Le petit plus

J’ai souvent remarqué, dans mes ateliers, que lorsqu’un groupe est constitué dès le départ, un enfant qui vient s’y greffer en cours de route deux ou trois semaines après n’est pas toujours bien accueilli.
Depuis deux semaines, un nouvel enfant s’est joint au groupe que j’accompagne depuis janvier.
Il y a déjà eu un nouveau venu qui s’est joint à nous par le passé, mais comme il était plus jeune que les autres, ils l’avaient reçu sans le moindre souci.
Cette fois, notre nouvelle recrue est dans la même classe que mes journalistes en herbe, et une petite rivalité existe déjà entre eux dans le milieu scolaire.
C’est dire s’ils ont vu son arrivée d’un oeil plutôt mitigé.
Ils se taquinent donc comme les garçons savent le faire, mais ce n’est pas bien méchant, voire même plutôt rigolo.
Ce mercredi, alors que j’étais en train d’allumer mon ordinateur et de préparer mes documents en attendant leur retour de la « récré », les trois loustics font irruption dans la salle, deux d’entre eux poursuivant le premier.
On se serait cru dans une scène de dessin animé, Bip Bip étant pisté par le Coyote.
Le petit nouveau est arrivé vers moi dans une dernière galopade:
– Martiiiiiiiiine!
– Oui?
– Ils veulent me retirer les boyaux!
Les deux autres me couvaient d’un regard mi-inquiet mi-amusé.
– Mmm…
– Qu’est-ce que tu en penses?
– Et bien d’abord… ce n’est pas poli de retirer les boyaux de quelqu’un sans lui demander sa permission.

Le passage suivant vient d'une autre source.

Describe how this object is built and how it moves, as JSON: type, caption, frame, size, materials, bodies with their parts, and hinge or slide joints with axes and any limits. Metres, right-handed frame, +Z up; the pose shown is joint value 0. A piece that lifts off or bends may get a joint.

Eclat de rire chez les trois garçons.
Ensuite, c’est très salissant. Déjà que nous avons mis de la terre sur le tapis de l’entrée la semaine dernière, ce serait déplacé de recommencer.

Re-rires.
Enfin, je serais très contrariée si vous commenciez à vous transformer mutuellement en chair à saucisse: j’ai besoin de vous pour finir  notre travail. Mais au fait, pourquoi avez-vous proposé à notre ami de lui retirer les boyaux?

La victime présumée prend la parole, aussitôt coupée par les deux autres:
– Parce que j’ai vu que ma photo n’était pas sur la première page du magazine et que je leur ai dit!
– Normal: tu ne fais pas partie du groupe. Tu n’as rien fait. Et de toute façon, il n’y a pas de place pour une photo de plus!

Avant que la conversation ne tourne en pugilat, j’interviens:
– Tu sais,  si ta photo n’était pas sur la dernière version pdf avec les autres, c’est simplement parce que, au moment où je l’ai sortie, je ne savais pas encore si tu reviendrais parmi nous. Soyez tranquilles, je trouverai de la place: elle y sera dès la semaine prochaine.  C’est vrai que tu n’étais pas dans le groupe au départ, mais, les garçons, vous ne pouvez pas dire qu’il n’a rien fait. La semaine passée, il a rejoint l’équipe des dessinateurs et des coloristes.
– On n’en avait pas besoin! Et puis, à l’école, il ne fait que des bêtises.
– Peut-être… mais ici, il se comporte bien. Ecoutez, ne le voyez pas comme un indésirable, mais plutôt comme une valeur ajoutée, comme un « petit plus »… ou plutôt un « grand plus »!
– Heu??
– Oui, chacun de vous a des talents et des qualités. Lui aussi. Et c’est en mettant tout cela ensemble que nous arrivons à faire un super travail. Donc, sa présence renforce le groupe. Bon, ce n’est pas tout ça: si nous ne nous y remettons pas, nous n’arriverons jamais à terminer tout ce que nous avons à faire. J’ai besoin que l’un d’entre vous aille chercher les filles, que mon rédacteur de textes me rejoigne à l’ordi, et que les dessinateurs viennent chercher les consignes! Zou! Au boulot!

Deux minutes plus tard, tout le monde était à son poste et personne ne se doutait du conciliabule qui venait de se tenir dans la salle.
Un peu plus tard, alors qu’une petite fille demandait à l’un des garçons ce qu’il voudrait faire plus tard dans l’espoir qu’il lui dise « journaliste », j’ai répondu à sa place, mi-figue, mi-raisin:
– Boucher-charcutier, peut-être?
Les trois complices se sont regardés et ont eu un large sourire hilare, tous les trois en même temps.